There's also a Ogden Whitney story, who also used to do an oddball comic called Herbie.  Herbie Popnecker was sort of a pudgy, lollipop licking, super hero character or a parody of the medium.  He could fly and talk to animals, among other strange powers. The story in Amazing Adventures, however, is more akin to SF. 

There's also a short five page story by Alex Schomburg called Trespasser in Time.  He went on to become a great illustrator for SF magazine and doing Marvel covers for early Captain American, the Human Torch, and Sub-Mariner, among others.

You can find a link to the comic here.   

While over at the comicbookplus.com site check out their fanzines.  I noticed they had the first ten issues to Roy Thomas's Alter Ego.  Who wrote many things for Marvel like Conan, the Avengers, and many other. There's an interview with Gil Kane in one of them.  I love looking through old fanzines like Alter Ego as they give you a look into what things were like among fans of comics and SF before the days of the internet. 

Also over there you'll find some Charlton issues of Tales of the Mysterious Traveler.  The #10 issue has some art by Steve Ditko, of Spider-Man and Dr. Strange acclaim.  The mysterious short stories based on the radio drama from the same name of the late 1950's were inventive in their design and draughtsmanship applied to eerie tales of a man who walks in the shadows of life.  Charlton paid their artist and writers pretty badly, or so it is said.  So it might be hard to understand why any of them would work for such a publication.  The answer is that they allowed their artist more leeway and freedom.  I believe these Mysterious Traveler tales predate his Dr. Strange stories for Marvel, and were books where Ditko honed and developed his unique style when conjuring up Dr. Strange's mystical, magical dimensions.  Others when working on the "magic parts" of the story would use a special effect like an op-art pastdown, or shattered glass panel shape, and the like.  Dikto did it however, with within conventional panel borders, achieving it all with imaginative design.  Mood is also achieved by the way people are posed and designed.  Perhaps by contemporary standards his designs might seem conservative, but in the fifties, they couldn't help but stand out.

And one to grow on--

I ran across this Nightmare Yearbook, published by Skywald comics over at Archive.org.  I was searching for some Tom Sutton comics, as I read an interview by him, and I know I have some comics that contain his artwork around here somewhere, but off the top of my head I couldn't remember what they might be.  At any rate, the Nightmare Yearbook has some cool art, and the last story has a story where Sutton does the artwork. 

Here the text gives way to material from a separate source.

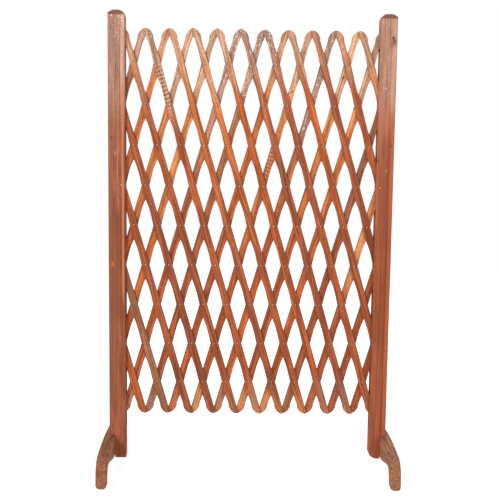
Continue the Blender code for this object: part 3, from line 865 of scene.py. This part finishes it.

Here's a good interview with Tom Sutton. 







2 Comments:

At 8:28 AM, Blogger Richard Bellush said...

It's hard not to love classic comics, especially the precodes of the 40s and 50s. I'm glad to see many of them getting reprinted or posted online.

EC in particular did fun, inventive, and edgy stuff. My favorite EC story is when they adapted a Ray Bradbury tale without permission. Bradbury praised the issue and wrote that his check "inadvertently" had failed to arrive. EC sent one and negotiated terms for future stories.

 
At 9:22 AM, Blogger El Vox said...

Yes, comics can be a lot of fun, and some of the older ones can be as weird or weirder than the modern comics. Plus a lot of the younger talent is influenced by the older creators. I love these comics sites where you can find some of these gems that are domain free and allow the public to peruse them.

I think I may have that EC/Bradbury comic, although there appears quite a few adapted from his stories. The one I'm thinking of is, "There Will Come Soft Rains."